Written exercise
Begin at the line that contains "# Graphite plugs: the", stop after the line that contains "if empty is", and reproduce only that span, unaltered.

Information provided

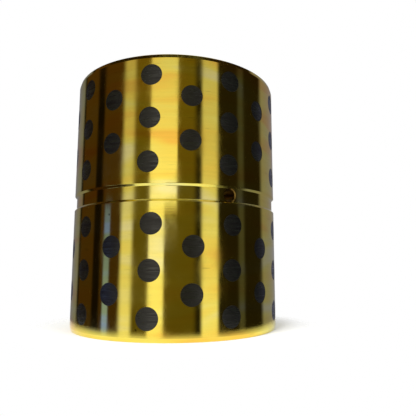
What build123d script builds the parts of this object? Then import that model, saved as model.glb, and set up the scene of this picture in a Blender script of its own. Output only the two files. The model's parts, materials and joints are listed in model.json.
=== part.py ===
"""Graphite plugged bushing: a turned bronze sleeve with graphite plugs set through its wall.

The sleeve stands on one end face with its axis on +Z and its oil hole towards -Y.
Lengths are in millimetres and angles in degrees.
"""

from build123d import *
from math import cos, radians, sin, tan
import os

# Sleeve
bore_diameter = 90.0
wall = 10.0
length = 130.0
lead_in_depth = 0.5  # how far each end is turned down, so that it starts in its housing
lead_in_angle = 15.0  # from the sleeve's axis
bore_chamfer = 1.5

# Oil groove round the middle of the sleeve, and the hole that leads from it to the bore
groove_width = 8.0  # across its mouth
groove_depth = 1.0
groove_flank_angle = 45.0  # of each flank, from the radial direction
oil_hole_diameter = 6.0
oil_hole_countersink = 0.4  # how far the countersink widens the hole's radius
oil_hole_countersink_angle = 90.0  # across the whole cone
oil_hole_azimuth = -90.0

# Graphite plugs: one field above the groove and one below it. Full columns of plugs
# alternate with staggered ones, so that no ring of the shaft runs dry.
plug_diameter = 9.9
plug_bond_gap = 0.05  # radial thickness of the adhesive between a plug and its hole
plug_recess = 0.1  # how far the soft ends lie inside the turned surfaces
column_pair_count = 9
full_column_plug_count = 3
staggered_column_plug_count = 2
full_column_edge = 10.0  # from a field's edge to the middle of its outermost plug
staggered_column_edge = 20.0
field_turn_angle = 1.1  # how far the lower field is turned ahead of the upper one
row_turn_angle = 0.5  # how far each row is turned ahead of the row below it

# Sizes that follow from those above
bore_radius = bore_diameter / 2
outer_radius = bore_radius + wall
mid_height = length / 2
lead_in_height = lead_in_depth / tan(radians(lead_in_angle))
groove_floor_radius = outer_radius - groove_depth
groove_mouth = groove_width / 2
groove_floor = groove_mouth - groove_depth * tan(radians(groove_flank_angle))
field_height = mid_height - groove_mouth
oil_hole_radius = oil_hole_diameter / 2
plug_radius = plug_diameter / 2
drill_start = bore_radius - plug_radius
drill_travel = wall + 2 * plug_radius
column_count = 2 * column_pair_count
column_pitch = 360 / column_count


def radial_plane(azimuth, height, radius):
    """A plane that faces outwards along a radius, at this distance from the sleeve's axis."""
    outwards = Vector(cos(radians(azimuth)), sin(radians(azimuth)), 0)
    return Plane(outwards * radius + Vector(0, 0, height), x_dir=(0, 0, 1), z_dir=outwards)


def column_planes(column, field_bottom, turn):
    """Where the drill starts for each plug of a column, from the lowest plug up."""
    if column % 2 == 0:
        rows, edge = full_column_plug_count, full_column_edge
    else:
        rows, edge = staggered_column_plug_count, staggered_column_edge
    row_pitch = (field_height - 2 * edge) / (rows - 1)
    first_azimuth = oil_hole_azimuth + column * column_pitch + turn - row_turn_angle * (rows - 1) / 2
    return [
        radial_plane(
            first_azimuth + row * row_turn_angle,
            field_bottom + edge + row * row_pitch,
            drill_start,
        )
        for row in range(rows)
    ]


# Each field's columns by name, with the planes that their plugs and the holes share
plug_planes = {}
for column in range(column_count):
    place = f"{round(column * column_pitch):03d}"
    upper_bottom = length - field_height
    plug_planes["lower_plugs_" + place] = column_planes(column, 0, field_turn_angle / 2)
    plug_planes["upper_plugs_" + place] = column_planes(column, upper_bottom, -field_turn_angle / 2)

outwards_from_plane = (Align.CENTER, Align.CENTER, Align.MIN)

# Bronze sleeve: turned with its lead-ins, groove and bore chamfers, then drilled
with BuildPart() as bronze_sleeve:
    with BuildSketch(Plane.XZ):
        with BuildLine():
            Polyline(
                (bore_radius, 0),
                (outer_radius - lead_in_depth, 0),
                (outer_radius, lead_in_height),
                (outer_radius, mid_height - groove_mouth),
                (groove_floor_radius, mid_height - groove_floor),
                (groove_floor_radius, mid_height + groove_floor),
                (outer_radius, mid_height + groove_mouth),
                (outer_radius, length - lead_in_height),
                (outer_radius - lead_in_depth, length),
                (bore_radius, length),
                close=True,
            )
        make_face()
    revolve(axis=Axis.Z)
    rings = bronze_sleeve.edges().filter_by(GeomType.CIRCLE)
    chamfer(rings.group_by(SortBy.RADIUS)[0], bore_chamfer)
    with Locations(*[plane for planes in plug_planes.values() for plane in planes]):
        Cylinder(
            plug_radius + plug_bond_gap,
            drill_travel,
            align=outwards_from_plane,
            mode=Mode.SUBTRACT,
        )
    with Locations(radial_plane(oil_hole_azimuth, mid_height, groove_floor_radius)):
        CounterSinkHole(
            oil_hole_radius,
            oil_hole_radius + oil_hole_countersink,
            depth=groove_floor_radius - drill_start,
            counter_sink_angle=oil_hole_countersink_angle,
        )

finished = {"bronze_sleeve": bronze_sleeve}

# Graphite plugs: the ends of each column's plugs are turned off together
for name, planes in plug_planes.items():
    with BuildPart() as column_plugs:
        with Locations(*planes):
            Cylinder(plug_radius, drill_travel, align=outwards_from_plane)
        Cylinder(outer_radius - plug_recess, 2 * length, mode=Mode.INTERSECT)
        Cylinder(bore_radius + plug_recess, 2 * length, mode=Mode.SUBTRACT)
    finished[name] = column_plugs

os.makedirs("parts", exist_ok=True)
for name, piece in finished.items():
    piece.part.label = name
    export_step(piece.part, f"parts/{name}.step")
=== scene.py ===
"""Looks of the graphite plugged bushing: its turned bronze sleeve, its graphite plugs and a small studio.

Sizes are in millimetres and angles in degrees. They turn into metres and radians where Blender needs them.
"""

import json
from itertools import product
from math import acos, asin, ceil, cos, degrees, floor, hypot, pi, radians, sin, sqrt, tan

import bpy
from mathutils import Matrix, Vector
from mathutils.geometry import delaunay_2d_cdt


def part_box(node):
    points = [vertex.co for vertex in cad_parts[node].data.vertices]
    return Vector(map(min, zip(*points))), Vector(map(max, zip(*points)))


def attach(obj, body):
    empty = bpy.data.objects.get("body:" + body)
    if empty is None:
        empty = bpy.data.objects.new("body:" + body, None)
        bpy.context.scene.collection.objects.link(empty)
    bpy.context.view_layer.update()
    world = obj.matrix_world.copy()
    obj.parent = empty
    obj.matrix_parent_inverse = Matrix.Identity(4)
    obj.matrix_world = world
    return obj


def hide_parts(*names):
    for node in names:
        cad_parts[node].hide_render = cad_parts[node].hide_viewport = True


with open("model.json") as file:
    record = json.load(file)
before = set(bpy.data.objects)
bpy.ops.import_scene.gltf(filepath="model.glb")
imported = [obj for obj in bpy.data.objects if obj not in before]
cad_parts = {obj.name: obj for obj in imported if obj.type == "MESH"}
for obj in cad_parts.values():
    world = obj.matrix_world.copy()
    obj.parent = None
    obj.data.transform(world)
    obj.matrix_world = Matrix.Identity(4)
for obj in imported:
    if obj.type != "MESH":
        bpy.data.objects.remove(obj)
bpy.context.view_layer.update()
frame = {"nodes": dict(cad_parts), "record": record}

MM = 0.001  # metres in a millimetre

# Sizes that the frame gives
mounts = {mount["name"]: mount["dims"] for mount in frame["record"]["mounts"]}
outer_radius = mounts["housing_fit"]["r_mm"]
bore_radius = mounts["shaft_bore"]["r_mm"]
oil_hole_radius = mounts["oil_hole"]["r_mm"]
length = round(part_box("bronze_sleeve")[1].z / MM, 2)

# Forms of the sleeve that no box or mount gives
lead_in_depth = 0.5
lead_in_angle = 15.0
bore_chamfer = 1.5
groove_width = 8.0
groove_depth = 1.0
groove_flank_angle = 45.0
oil_hole_countersink = 0.4
oil_hole_azimuth = -90.0
edge_round = 0.25  # radius that deburring leaves on the turned edges
rim_round = 0.05  # the same at the drilled holes

# Pattern of the plugs and their holes
hole_radius = 5.0
column_count = 18
full_column_plug_count = 3
staggered_column_plug_count = 2
full_column_edge = 10.0
staggered_column_edge = 20.0
field_turn_angle = 1.1
row_turn_angle = 0.5

# Sizes that follow from those above
lead_in_height = lead_in_depth / tan(radians(lead_in_angle))
groove_floor_radius = outer_radius - groove_depth
groove_mouth = groove_width / 2
groove_floor = groove_mouth - groove_depth * tan(radians(groove_flank_angle))
mid_height = length / 2
field_height = mid_height - groove_mouth
column_pitch = 360 / column_count

# Fineness of the meshes
steps_per_column = 16  # round the sleeve, in each column's share of it
wall_step = 3.0  # along the sleeve
rim_steps = 48  # round a hole
rim_margin = 0.6  # between a hole's rim and the nearest other corner
nearest_turn = 0.02  # radians between two corners of the oil hole's rim
round_steps = 3  # over a rounded edge
weld = 0.0001  # corners closer than this are one
bonded = 1  # number of the sleeve's second finish, on the walls of its plug holes
drilled_oil_hole = 2  # number of its third, in its oil hole and its countersink


def column_azimuth(column):
    """Azimuth of a column's middle, where column 0 is the oil hole's."""
    return oil_hole_azimuth + column * column_pitch


def column_holes(column, field_bottom, turn):
    """(azimuth, height) of each plug hole of a column in one field, from the lowest up."""
    if column % 2 == 0:
        rows, edge = full_column_plug_count, full_column_edge
    else:
        rows, edge = staggered_column_plug_count, staggered_column_edge
    row_pitch = (field_height - 2 * edge) / (rows - 1)
    first_azimuth = column_azimuth(column) + turn - row_turn_angle * (rows - 1) / 2
    return [
        (first_azimuth + row * row_turn_angle, field_bottom + edge + row * row_pitch)
        for row in range(rows)
    ]


lower_holes = [column_holes(column, 0, field_turn_angle / 2) for column in range(column_count)]
upper_holes = [
    column_holes(column, length - field_height, -field_turn_angle / 2) for column in range(column_count)
]


class Skin:
    """A mesh in the making: its corners with their true normals, and its faces with their finishes."""

    def __init__(self):
        self.points = []
        self.normals = []
        self.faces = []
        self.finishes = []
        self.known = {}

    def corner(self, point, normal):
        """Number of the corner at this point, which is made the first time that it is asked for."""
        # Two ways to one point differ in their last digits, so every cell that may hold it is looked up
        for key in product(*((floor(value / weld), ceil(value / weld)) for value in point)):
            if key in self.known:
                return self.known[key]
        self.known[tuple(round(value / weld) for value in point)] = len(self.points)
        self.points.append(Vector(point))
        self.normals.append(Vector(normal).normalized())
        return len(self.points) - 1

    def face(self, corners, finish=0):
        """A face that looks the way its corners' normals do, in the finish of this number."""
        a, b, c = (self.points[corner] for corner in corners[:3])
        outwards = sum((self.normals[corner] for corner in corners), Vector())
        if (b - a).cross(c - b).dot(outwards) < 0:
            corners = corners[::-1]
        self.faces.append(corners)
        self.finishes.append(finish)

    def piece(self, name, finishes):
        """The finished object, in metres, shaded by the true normals."""
        mesh = bpy.data.meshes.new(name)
        mesh.from_pydata([point * MM for point in self.points], [], self.faces)
        mesh.shade_smooth()
        mesh.normals_split_custom_set_from_vertices(self.normals)
        for material in finishes:
            mesh.materials.append(material)
        mesh.polygons.foreach_set("material_index", self.finishes)
        made = bpy.data.objects.new(name, mesh)
        bpy.context.scene.collection.objects.link(made)
        return made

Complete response
# Graphite plugs: the ends of each column's plugs are turned off together
for name, planes in plug_planes.items():
    with BuildPart() as column_plugs:
        with Locations(*planes):
            Cylinder(plug_radius, drill_travel, align=outwards_from_plane)
        Cylinder(outer_radius - plug_recess, 2 * length, mode=Mode.INTERSECT)
        Cylinder(bore_radius + plug_recess, 2 * length, mode=Mode.SUBTRACT)
    finished[name] = column_plugs

os.makedirs("parts", exist_ok=True)
for name, piece in finished.items():
    piece.part.label = name
    export_step(piece.part, f"parts/{name}.step")
=== scene.py ===
"""Looks of the graphite plugged bushing: its turned bronze sleeve, its graphite plugs and a small studio.

Sizes are in millimetres and angles in degrees. They turn into metres and radians where Blender needs them.
"""

import json
from itertools import product
from math import acos, asin, ceil, cos, degrees, floor, hypot, pi, radians, sin, sqrt, tan

import bpy
from mathutils import Matrix, Vector
from mathutils.geometry import delaunay_2d_cdt


def part_box(node):
    points = [vertex.co for vertex in cad_parts[node].data.vertices]
    return Vector(map(min, zip(*points))), Vector(map(max, zip(*points)))


def attach(obj, body):
    empty = bpy.data.objects.get("body:" + body)
    if empty is None:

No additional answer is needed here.